Picture this. Your AI agent proposes to delete a production database at midnight because it thinks the fastest remediation step is to start fresh. Impressive initiative, terrible decision. AI-driven remediation can feel like that—a bold intern armed with root access. The power is real, but without control, automation quickly turns reckless.
An AI-driven remediation AI compliance pipeline gives you repair speed that used to take entire ops teams hours. Agents spot issues, patch configurations, and close compliance gaps autonomously. Yet that autonomy invites risk. Privileged actions like data exports, infrastructure changes, or privilege escalations are not the moments you want an algorithm exercising “creative freedom.” You need human judgment in the loop.
That is exactly where Action-Level Approvals come in. They transform AI operations from wild west to well-governed frontier. Each sensitive command triggers a contextual review—in Slack, Teams, or any API call. A human approves or denies based on context, policy, and sanity. No broad preapproved access. No self-approval loopholes. Every action becomes traceable, auditable, and explainable.
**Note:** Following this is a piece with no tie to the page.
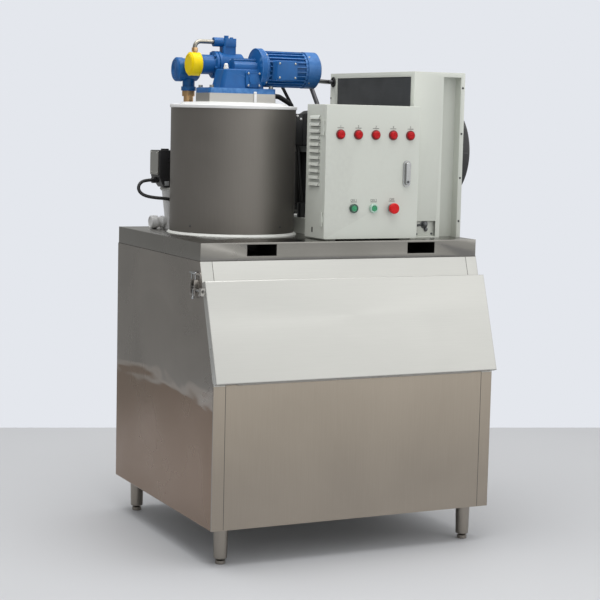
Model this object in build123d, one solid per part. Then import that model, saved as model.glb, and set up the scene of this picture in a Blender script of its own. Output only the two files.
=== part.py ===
"""Flake ice machine on an insulated ice bin. Millimetres, +Z up, +Y to the back.

The model is laid out about the middle of the bin's footprint, and export() moves
it so that the origin is the middle of the whole machine's footprint on the floor.
"""
from build123d import *
from math import atan, cos, radians, sin, tan
import os

# Clearances
pin_gap = 0.05          # radial, a pin or shaft running in its bore
slide_gap = 0.3         # a rigid piece moving past another
seat_gap = 0.3          # a soft or curved piece against its seat

# Bin
bin_width = 1150.0
bin_depth = 1000.0
bin_underside = 137.0
knee_height = 656.0     # where the upright front meets the slanted front
bin_top = 1084.0
slant_setback = 143.0   # how far the slanted front leans back at the top
wall = 48.0             # insulated panel thickness
edge_radius = 3.0       # folded sheet edges

# Bin door
sill_rise = 45.0        # slanted sill above the knee, along the slant
opening_rise = 340.0    # top of the door opening, along the slant
door_low = 2.0          # door edges, along the slant from the knee
door_high = 372.0
door_standoff = 4.0     # door's back face in front of the slanted face
door_thickness = 30.0
door_overhang = 2.0     # door past the bin's side, each side
door_plug_depth = 10.0
door_plug_margin = 5.0
door_recess_rise = 9.0  # recess behind the door's lower lip, for the hinge
door_recess_out = 12.0
door_corner = 4.0
stay_hole = (130.0, 18.0)   # rise and out of the small hole in each door edge
stay_hole_radius = 4.0
stay_hole_depth = 8.0
gasket_width = 14.0
gasket_thickness = 3.7

# Door hinge
hinge_pin_radius = 2.0
hinge_barrel_radius = 3.5
hinge_leaf = 1.5
hinge_length = 960.0
hinge_knuckles = 9
hinge_rise = 3.5        # pin centre along the slant from the knee
hinge_out = 5.0         # pin centre out from the slanted face
hinge_knuckle_gap = 0.6
hinge_leaf_low = 9.0    # fixed leaf, along the slant
hinge_leaf_high = 28.0
hinge_web = 1.5         # half the thickness of the door's webs

# Door bolt on the left side
bolt_height = 983.0
bolt_radius = 5.0
bolt_axis_out = 11.0    # bolt centre out from the bin's side
bolt_travel = 22.0
bolt_tip = -391.0        # bolt's front end when it is drawn back
grip_radius = 3.5
latch_front = -372.0
latch_back = -306.0
latch_bottom = 958.0
latch_top = 1046.0
latch_plate = 2.5
guide_centres = (-357.0, -321.0)
guide_thickness = 5.0
keeper_length = 20.0
keeper_shift = -1.0

# Feet
foot_inset = 68.0
leg_top_radius = 27.0
leg_low_radius = 24.5
leg_flange_radius = 40.0
leg_low = 20.0
stem_radius = 9.0
pad_radius = 18.5
stem_top = 70.0

# Drain elbow under the bin
drain_radius = 16.0
drain_inset = 60.0
drain_wall = 3.0
drain_drop = 45.0
drain_end = 480.0
spigot_radius = 14.5
spigot_start = 420.0

# Skid frame between the bin and the machinery
skid_height = 65.0
skid_inset = 2.0
skid_sheet = 3.0
fork_width = 118.0
fork_height = 42.0
fork_drop = 7.0         # pocket's top below the skid's top
fork_centres = (-332.0, 330.0)

# Ice drum
drum_x = -242.5
drum_y = 127.0
drum_radius = 241.5
drum_height = 479.0
jacket_wall = 3.0
lid_lip = 4.0
lid_band = 13.0
lid_step = 9.0
lid_step_radius = 205.0
evaporator_radius = 200.0
evaporator_wall = 18.0
evaporator_flange = 8.0
chute_radius = 150.0
chute_wall = 3.0
spider_height = 14.0
spindle_radius = 20.0
spindle_hub = 34.0

# Gear drive on the drum
pedestal_width = 278.0
pedestal_depth = 136.0
pedestal_height = 36.0
pedestal_sheet = 4.0
pedestal_shift = 9.5    # pedestal's middle, right of the drum's axis
gear_plate = 20.0
gear_left_reach = 75.5  # gearbox's ends and sides from the drum's axis
gear_right_reach = 108.5
gear_front_reach = 49.0
gear_back_reach = 57.0
gear_body_height = 73.0
motor_radius = 70.0
motor_clearance = 8.0   # motor's body above the gearbox's base plate
motor_fin_height = 8.0
motor_fin_count = 24
motor_flange_rim = 8.0  # flange past the motor's body
motor_flange_width = 22.0
motor_neck = 18.0       # plain collar between the flange and the fins
motor_body_length = 161.0
motor_shaft_radius = 9.0
fan_cover_length = 60.0
terminal_box_inset = 4.0
terminal_box_length = 90.0

# Feed pump behind the gearbox
feed_left = 99.5        # pump's left end from the drum's axis
feed_behind = 113.0
feed_lift = 147.0       # pump's axis above the drum's lid
feed_radius = 45.0
feed_head_behind = 204.0
feed_head_lift = 127.0
feed_head_offset = 7.0  # head's outlet, left of the pump's end
feed_head_reach = 65.0
feed_head_radius = 47.0
feed_pipe_radius = 8.5
feed_pipe_lift = 235.0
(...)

Platforms like hoop.dev apply these guardrails at runtime, enforcing decisions directly in production pipelines. The AI agent might initiate a rollback, but hoop.dev pauses execution until an authorized human validates the move. That record stays attached to the action, giving compliance teams instant evidence for SOC 2, FedRAMP, or internal audits. Regulators love it. Engineers love it more, because the system remains fast while staying under control.
Under the hood, approvals link identity, context, and policy. Instead of a static role granting blanket permissions, the runtime checks who’s making the request, what data they’re touching, and why. If the action crosses a sensitive boundary—say exporting customer data to a sandbox—hoop.dev inserts an approval layer. The environment never loses velocity, but it gains accountability.